- **GOAL**
Only the lines from the start of the data through the one containing "lower_winding_start = 140.0" belong in your answer; return them exactly.
********************
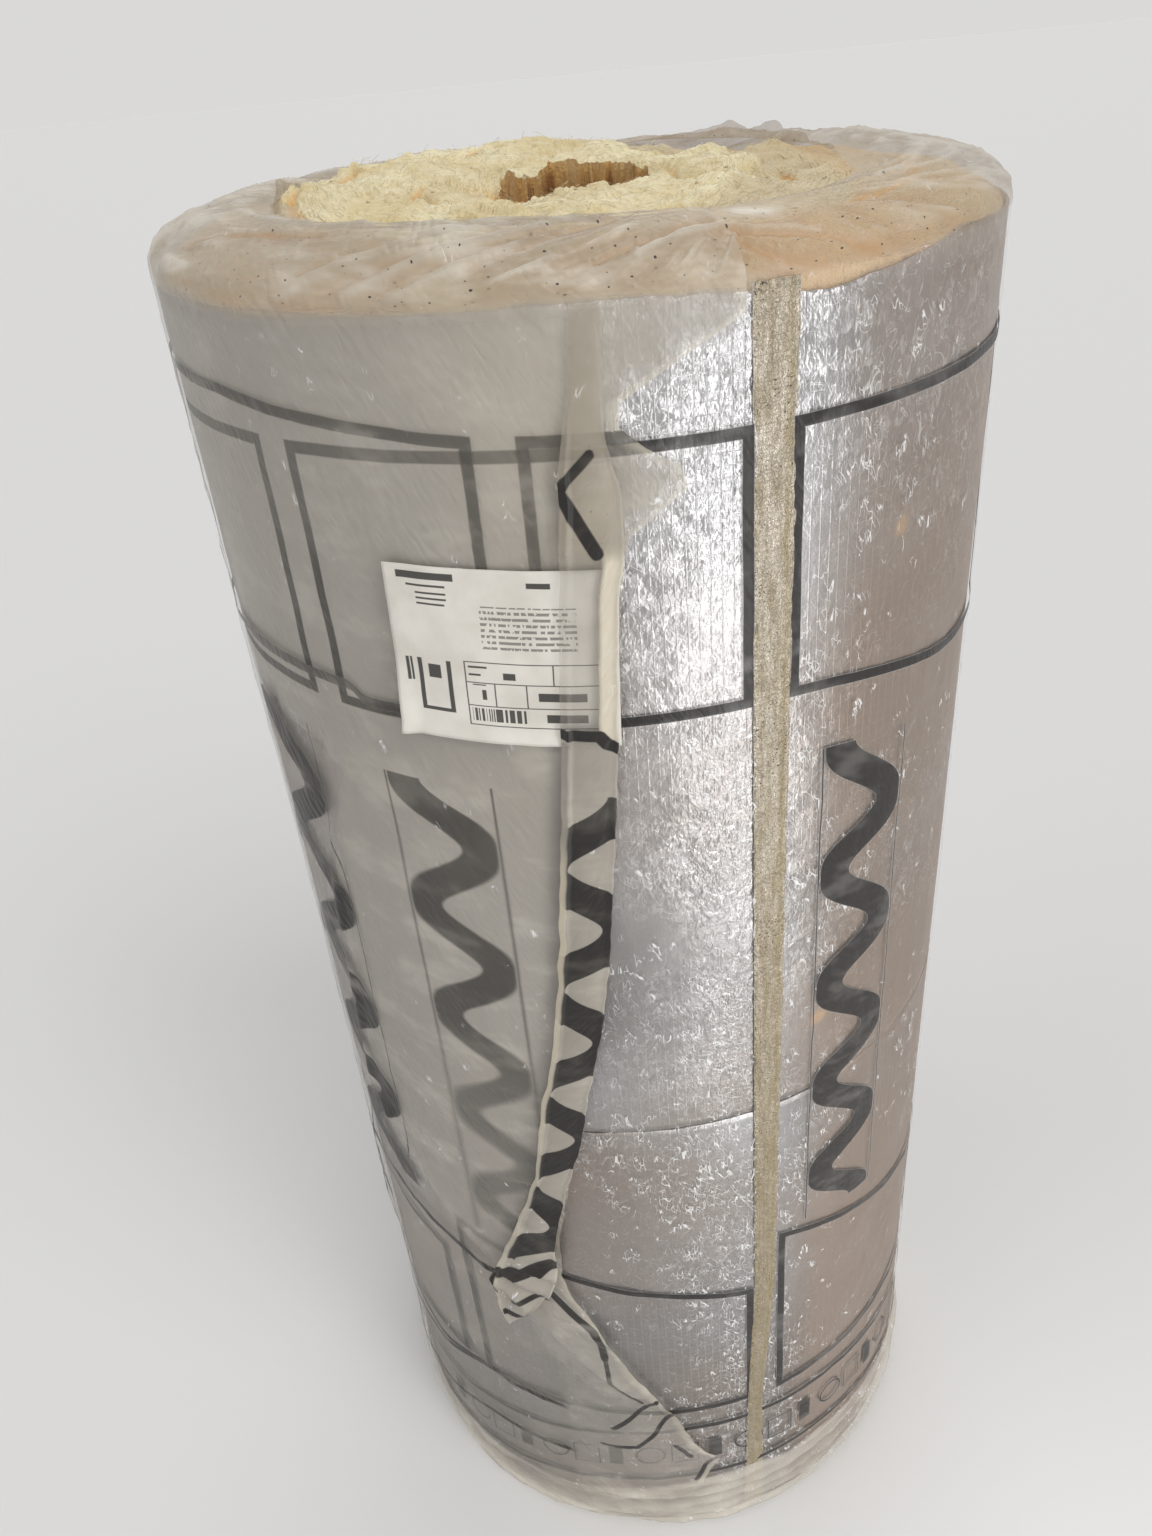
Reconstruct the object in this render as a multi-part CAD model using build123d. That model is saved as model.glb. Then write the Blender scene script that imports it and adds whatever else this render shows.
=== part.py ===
from build123d import *
from math import cos, degrees, pi, radians, sin, sqrt
import os

# Insulation roll: a pack of two mineral wool lamella mats. Each mat is wound into a roll with its
# foil facing outwards, one roll stands on the other, and clear film is shrunk round both.
# Millimetres, +Z up. The origin is on the floor, on the axis of the winding.
# The front, with the label, faces -Y. Angles are in degrees from the front and grow to the right.

# The mat before it was wound
mat_length = 3000.0
mat_width = 600.0  # stands on end, so this is the height of one roll
mat_thickness = 80.0
facing_thickness = 0.5

# The winding
eye_radius = 55.0
roll_radius = sqrt(eye_radius**2 + mat_length * mat_thickness / pi)
joint_gap = 2.0  # between the two facings, where the wool of the rolls meets
upper_winding_start = 20.0  # how far round from the right side its spiral begins
lower_winding_start = 140.0

# Past the facing the loose wool swells and rounds over
top_swell = 28.0
top_shoulder = 62.0
foot_swell = 9.0
foot_shoulder = 14.0
top_round_points = 5  # along the rounded section of the free end, from the wall inwards
foot_round_points = 3

# The groove between one turn and the next, in the flat of each end of a roll
groove_width = 12.0
groove_depth = 18.0
groove_inset = 16.0  # from the eye, and from where the end rounds over
groove_points = 12  # in each turn of its spiral

# The film sleeve, gathered at both ends round an open mouth
film_thickness = 0.5
foot_mouth_reach = 77.0  # how far in from the wall the lower mouth is
# The same for the torn upper mouth, at equal steps round from the right side
top_mouth_reach = [102, 94, 76, 50, 44, 64, 84, 76, 82, 80, 84, 79, 70, 66, 70, 96]

# The loose lap of film over the sleeve, from the back round the left side to the front
lap_looseness = 0.6
lap_back_angle = -168.0
lap_front_angle = 14.0
lap_foot_height = 24.0
# Its torn edge at the front: the angle, and the height as a share of the facings' top
lap_tear = [
    (8.0, 0.972), (1.0, 0.954), (3.6, 0.921), (-0.3, 0.897), (-1.6, 0.794), (-4.6, 0.693),
    (-7.6, 0.619), (-11.2, 0.535), (-15.4, 0.456), (-21.0, 0.373), (-19.6, 0.329),
    (-13.4, 0.272), (-5.5, 0.221), (0.4, 0.179), (-8.0, 0.136), (-4.0, 0.079),
]

# The strip of tape that closes the sleeve: the angle, the share of the facings' top, the width
tape_thickness = 0.3
tape_run = [(15.0, 0.013, 22.0), (15.3, 0.172, 15.0), (17.2, 0.315, 20.0), (17.6, 1.0, 27.0)]

# The paper label on the lap
label_width = 134.0
label_height = 112.0
label_thickness = 0.3
label_right_angle = -2.7
label_middle = 0.843  # the height of its middle, as a share of the facings' top
label_tilt = -2.0

# What follows from those
lower_facing_foot = film_thickness + foot_swell
lower_facing_top = lower_facing_foot + mat_width
joint_height = lower_facing_top + joint_gap / 2
upper_facing_foot = lower_facing_top + joint_gap
upper_facing_top = upper_facing_foot + mat_width
wool_top = upper_facing_top + top_swell
facing_radius = roll_radius + facing_thickness
sleeve_radius = facing_radius + film_thickness
lap_inner_radius = sleeve_radius + lap_looseness
lap_radius = lap_inner_radius + film_thickness
clear = 60.0  # how far a cutting shape runs past what it cuts


def round_over(centre, reach, rise, count):
    """That many points up a quarter ellipse, from the wall to the end."""
    turns = [pi / 2 * step / (count - 1) for step in range(count)]
    return [centre + Vector(reach * cos(turn), rise * sin(turn)) for turn in turns]


def pack_section(wall, rise):
    """Half the section of all that lies inside a wall, and within a rise past the wool's ends."""
    foot = film_thickness - rise
    top = wool_top + rise
    foot_centre = Vector(roll_radius - foot_shoulder, lower_facing_foot)
    top_centre = Vector(roll_radius - top_shoulder, upper_facing_top)
    foot_points = round_over(
        foot_centre, wall - foot_centre.X, foot - foot_centre.Y, foot_round_points
    )
    top_points = round_over(top_centre, wall - top_centre.X, top - top_centre.Y, top_round_points)
    return make_face(Polyline((0, foot), *foot_points[::-1], *top_points, (0, top), close=True))


def turned(section, start=0.0, arc=360.0):
    return revolve(Plane.XZ.rotated((0, 0, start)) * section, Axis.Z, arc)


def film(inner_wall, start=0.0, arc=360.0):
    """A film that follows the pack, outside that wall, with closed ends."""
    rise = inner_wall - facing_radius
    outer = pack_section(inner_wall + film_thickness, rise + film_thickness)
    return turned(outer - pack_section(inner_wall, rise), start, arc)


def upright(outline, foot, top):
    return extrude(Plane.XY.offset(foot) * outline, top - foot)


def on_front(points, radius):
    """A cutter that is through the front wall where the points, angle and height, lie on it."""
    outline = Polyline([(radius * sin(radians(angle)), z) for angle, z in points], close=True)
    return extrude(Plane.XZ * make_face(outline), radius + clear)


def end_groove(height, inwards):
    """The spiral between the turns, as a V groove. Inwards is 1 for up and -1 for down."""
    start = eye_radius + groove_inset
    turns = (roll_radius - top_shoulder - groove_inset - start) / mat_thickness
    steps = round(turns * groove_points)
    spiral = Spline([
        Vector(start + mat_thickness * turns * step / steps, 0, height).rotate(
            Axis.Z, 360 * turns * step / steps
        )
        for step in range(steps + 1)
    ])
    section = Polyline(
        [
            (0, inwards * groove_depth),
            (groove_width, -inwards * groove_depth),
            (-groove_width, -inwards * groove_depth),
        ],
        close=True,
    )
    along = spiral % 0
    plane = Plane(spiral @ 0, x_dir=Vector(0, 0, 1).cross(along), z_dir=along)
    return sweep(plane * make_face(section), path=spiral)


def wound_ends(foot, top, start):
    """The grooves of both ends of a roll. They are the two ends of one spiral."""
    return Rot(0, 0, start) * (end_groove(foot, 1) + end_groove(top, -1))


def wool_rolls():
    """Both mats as turned solids with one bore, parted where they meet."""
    eye = upright(Circle(eye_radius), -clear, wool_top + clear)
    wool = turned(pack_section(roll_radius, 0)) - eye
    joint = Plane.XY.offset(joint_height)
    upper_ends = wound_ends(joint_height, wool_top, upper_winding_start)
    lower_ends = wound_ends(film_thickness, joint_height, lower_winding_start)
    upper = split(wool, joint, keep=Keep.TOP) - upper_ends
    lower = split(wool, joint, keep=Keep.BOTTOM) - lower_ends
    return upper, lower


def facing(foot):
    ring = Circle(facing_radius) - Circle(roll_radius)
    return upright(ring, foot, foot + mat_width)


def torn_mouth():
    """The upper mouth of the film, as a cutter."""
    steps = len(top_mouth_reach)
    rim = Spline(
        [
            Vector(roll_radius - reach, 0).rotate(Axis.Z, 360 * step / steps)
            for step, reach in enumerate(top_mouth_reach)
        ],
        periodic=True,
    )
    return upright(make_face(rim), joint_height, wool_top + clear)


def film_sleeve():
    lower_mouth = upright(Circle(roll_radius - foot_mouth_reach), -clear, joint_height)
    return film(facing_radius) - lower_mouth - torn_mouth()


def film_lap():
    """One more turn of film, which is torn at the front and stops short of the floor."""
    lap = film(lap_inner_radius, lap_back_angle - 90, lap_front_angle - lap_back_angle)
    tear = [(angle, share * upper_facing_top) for angle, share in lap_tear]
    beyond_tear = on_front(
        [(90, -clear), (90, upper_facing_top), (lap_front_angle, upper_facing_top), *tear,
         (lap_tear[-1][0], -clear)],
        lap_radius,
    )
    below_lap = upright(Circle(lap_radius + clear), -clear, lap_foot_height)
    return lap - torn_mouth() - beyond_tear - below_lap


def closing_tape():
    left, right = [], []
    for angle, share, width in tape_run:
        half_angle = degrees(width / 2 / sleeve_radius)
        left.append((angle - half_angle, share * upper_facing_top))
        right.append((angle + half_angle, share * upper_facing_top))
    ring = Circle(sleeve_radius + tape_thickness) - Circle(sleeve_radius)
    return upright(ring, 0, upper_facing_top) & on_front(right + left[::-1], sleeve_radius)


def label():
    corners = []
    for x, y in ((-1, -1), (1, -1), (1, 1), (-1, 1)):
        corner = Vector(x * label_width / 2, y * label_height / 2).rotate(Axis.Z, label_tilt)
        angle = label_right_angle + degrees((corner.X - label_width / 2) / lap_radius)
        corners.append((angle, label_middle * upper_facing_top + corner.Y))
    ring = Circle(lap_radius + label_thickness) - Circle(lap_radius)
    return upright(ring, 0, upper_facing_top) & on_front(corners, lap_radius)


upper_wool_roll, lower_wool_roll = wool_rolls()
pieces = {
    "upper_wool_roll": upper_wool_roll,
    "lower_wool_roll": lower_wool_roll,
    "upper_foil_facing": facing(upper_facing_foot),
    "lower_foil_facing": facing(lower_facing_foot),
    "film_sleeve": film_sleeve(),
    "film_lap": film_lap(),
    "closing_tape": closing_tape(),
    "label": label(),
}

os.makedirs("parts", exist_ok=True)
for name, piece in pieces.items():
    export_step(piece, f"parts/{name}.step")
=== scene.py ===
# Insulation roll: the looks of the wool, the foil, the printed film, the tape and the label.
# Metres, +Z up, the label faces -Y. Angles are in degrees from the front and grow to the right.
import itertools
import math

import bmesh
import bpy
import numpy as np
from mathutils import Matrix, Vector


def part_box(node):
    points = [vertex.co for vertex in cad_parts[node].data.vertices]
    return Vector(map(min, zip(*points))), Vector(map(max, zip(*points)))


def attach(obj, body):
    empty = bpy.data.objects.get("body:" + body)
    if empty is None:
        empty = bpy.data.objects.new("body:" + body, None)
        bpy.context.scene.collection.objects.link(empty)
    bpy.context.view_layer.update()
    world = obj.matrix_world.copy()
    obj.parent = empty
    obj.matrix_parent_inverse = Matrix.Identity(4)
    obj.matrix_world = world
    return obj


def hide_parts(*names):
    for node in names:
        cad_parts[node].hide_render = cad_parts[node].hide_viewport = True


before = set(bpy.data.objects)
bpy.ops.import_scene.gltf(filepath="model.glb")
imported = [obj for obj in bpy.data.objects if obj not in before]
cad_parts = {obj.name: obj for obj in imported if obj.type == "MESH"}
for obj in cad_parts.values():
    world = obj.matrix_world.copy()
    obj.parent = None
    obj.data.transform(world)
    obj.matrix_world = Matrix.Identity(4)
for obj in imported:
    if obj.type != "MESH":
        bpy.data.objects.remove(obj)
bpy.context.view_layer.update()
print("frame loaded:", len(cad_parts), "nodes")

# Sizes that the frame gives
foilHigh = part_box("upper_foil_facing")[1]
woolLow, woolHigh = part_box("upper_wool_roll")
foilRadius = foilHigh.x
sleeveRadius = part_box("film_sleeve")[1].x
wallTop = foilHigh.z  # where the foil ends and the loose wool begins
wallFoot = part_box("lower_foil_facing")[0].z
woolTop = woolHigh.z

roll = {
    "eyeRadius": 0.055,
    "matThickness": 0.080,
    "spiralStart": 0.071,  # the first turn line's distance from the axis
    "spiralTurn": 20.0,  # where it starts, from the right side
    "shoulderReach": 0.062,
    "footReach": 0.015,
    # the torn mouth: how far in from the wall it is, in mm, at equal steps from the right side
    "mouthReach": [102, 94, 76, 50, 44, 64, 84, 76, 82, 80, 84, 79, 70, 66, 70, 96],
    "footMouth": 0.077,
    "mouthSink": 0.0022,  # how far the film sinks at the torn mouth
    "overEndRun": 0.10,  # how far the print runs over the shoulder to the mouth
    "gather": (19.0, 0.93),  # where the pleats of the upper film meet: angle, share of the way in
    "tear": [  # the lap's torn front edge: angle, height
        (14.0, 1.2115), (14.0, 1.193), (9.0, 1.187), (1.0, 1.165), (-0.8, 1.157), (2.0, 1.142),
        (6.8, 1.127), (7.4, 1.113), (4.3, 1.104), (0.6, 1.090), (-0.4, 1.070), (-0.9, 1.040),
        (-2.2, 0.966), (-3.7, 0.884), (-5.8, 0.788), (-7.6, 0.730), (-9.4, 0.684), (-12.4, 0.608),
        (-16.0, 0.531), (-18.4, 0.472), (-18.6, 0.425), (-17.6, 0.400), (-14.6, 0.372), (-12.4, 0.346),
        (-10.0, 0.314), (-7.6, 0.285), (-4.4, 0.256), (-0.9, 0.221), (2.4, 0.165), (5.6, 0.140),
        (7.4, 0.128), (6.8, 0.100), (5.4, 0.060), (4.0, 0.024),
    ],
    "hazeEdge": [  # where the lap's haze begins at the left: angle, height
        (-75.0, 0.965), (-41.9, 0.925), (-51.0, 0.820), (-53.3, 0.771), (-57.5, 0.559), (-47.4, 0.483),
        (-34.9, 0.426), (-28.0, 0.378), (-24.0, 0.300), (-15.0, 0.250), (-6.0, 0.215), (6.0, 0.190),
    ],
    "lapBack": -168.0,
    "lapFoot": 0.024,
    # where the film begins to turn under at the foot: angle, height
    "footLine": [
        (-180, 0.040), (-70, 0.044), (-40, 0.050), (-23, 0.056), (-10, 0.072), (3, 0.083), (16, 0.088),
        (23, 0.076), (31, 0.079), (60, 0.062), (110, 0.044), (180, 0.040),
    ],
}
woolRadius = foilRadius - 0.0005
shoulderStart = woolRadius - roll["shoulderReach"]


# Noise and shapes in numpy

def latticeNoise(points, size, seed):
    # smooth noise, about -1 to 1, with lumps of that size
    picker = np.random.RandomState(seed)
    shuffle = np.tile(picker.permutation(256), 2)
    slopes = picker.normal(size=(256, 3))
    slopes /= np.linalg.norm(slopes, axis=1, keepdims=True)
    place = np.asarray(points, float) / size
    cell = np.floor(place).astype(int)
    part = place - cell
    fade = part ** 3 * (part * (part * 6 - 15) + 10)
    total = np.zeros(place.shape[:-1])
    for corner in itertools.product((0, 1), repeat=3):
        x, y, z = ((cell[..., axis] + corner[axis]) & 255 for axis in range(3))
        slope = slopes[shuffle[shuffle[shuffle[x] + y] + z]]
        share = np.where(corner, fade, 1 - fade).prod(axis=-1)
        total += share * (slope * (part - corner)).sum(axis=-1)
    return total * 1.7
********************
- **RESULT BELOW**
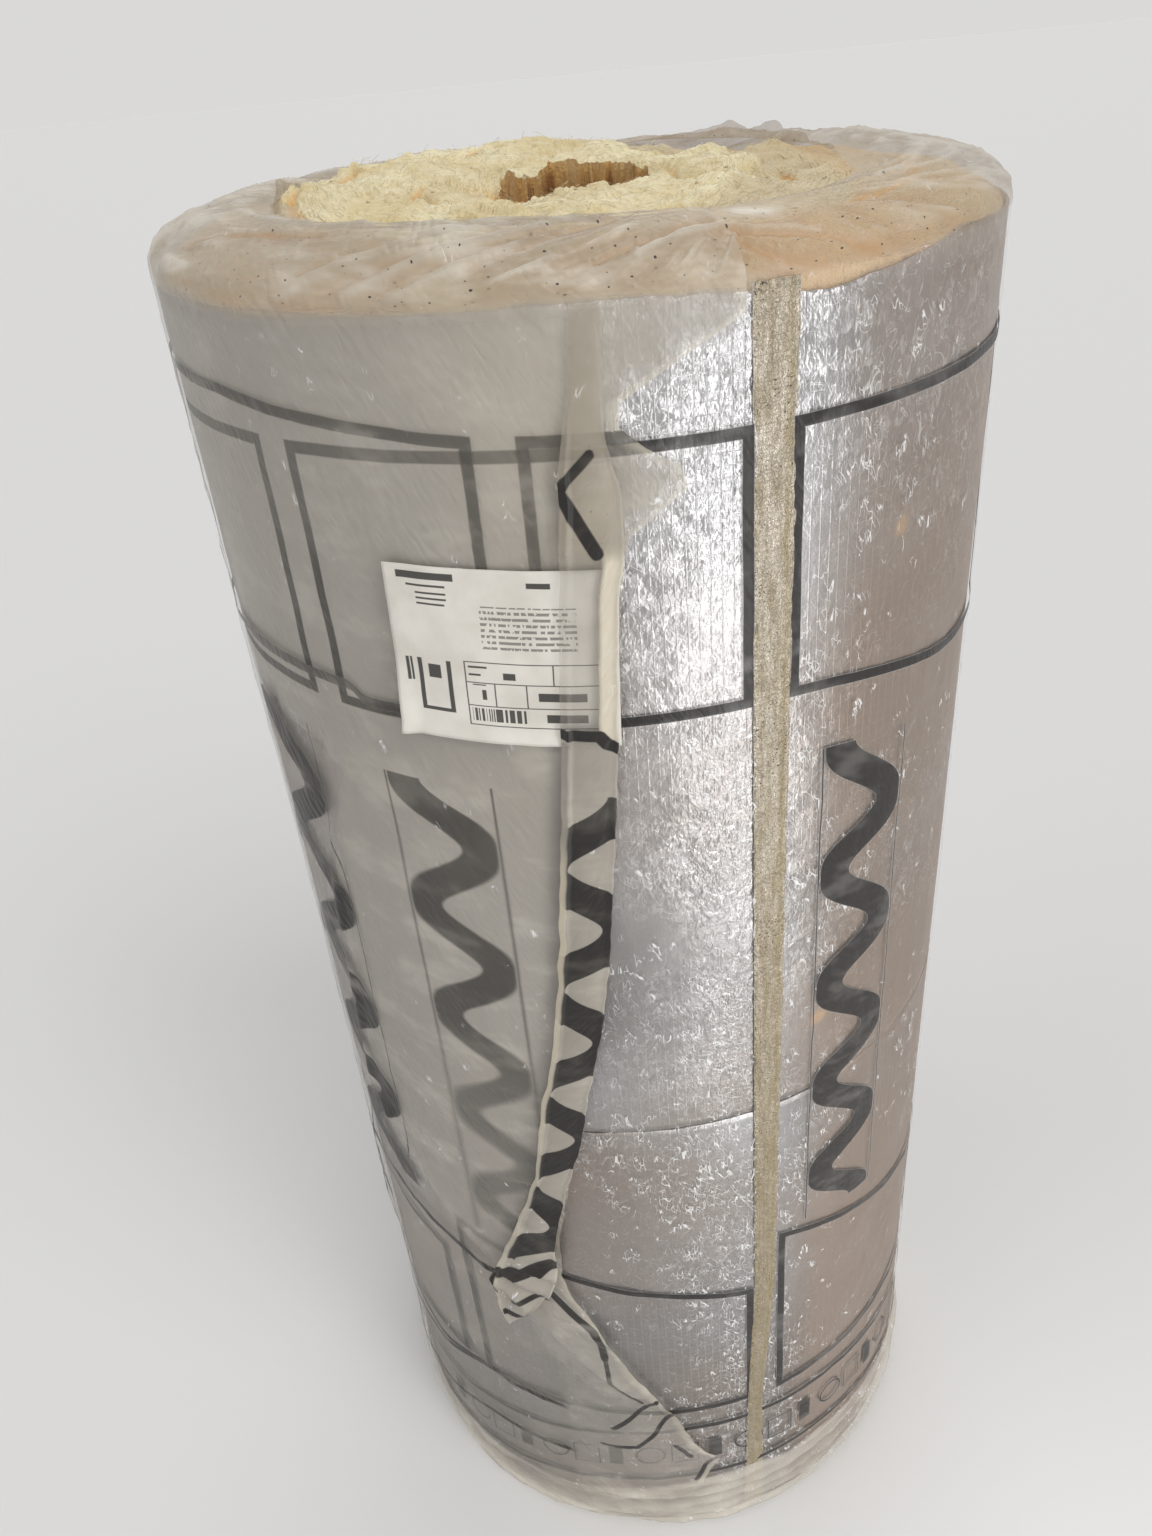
Reconstruct the object in this render as a multi-part CAD model using build123d. That model is saved as model.glb. Then write the Blender scene script that imports it and adds whatever else this render shows.
=== part.py ===
from build123d import *
from math import cos, degrees, pi, radians, sin, sqrt
import os

# Insulation roll: a pack of two mineral wool lamella mats. Each mat is wound into a roll with its
# foil facing outwards, one roll stands on the other, and clear film is shrunk round both.
# Millimetres, +Z up. The origin is on the floor, on the axis of the winding.
# The front, with the label, faces -Y. Angles are in degrees from the front and grow to the right.

# The mat before it was wound
mat_length = 3000.0
mat_width = 600.0  # stands on end, so this is the height of one roll
mat_thickness = 80.0
facing_thickness = 0.5

# The winding
eye_radius = 55.0
roll_radius = sqrt(eye_radius**2 + mat_length * mat_thickness / pi)
joint_gap = 2.0  # between the two facings, where the wool of the rolls meets
upper_winding_start = 20.0  # how far round from the right side its spiral begins
lower_winding_start = 140.0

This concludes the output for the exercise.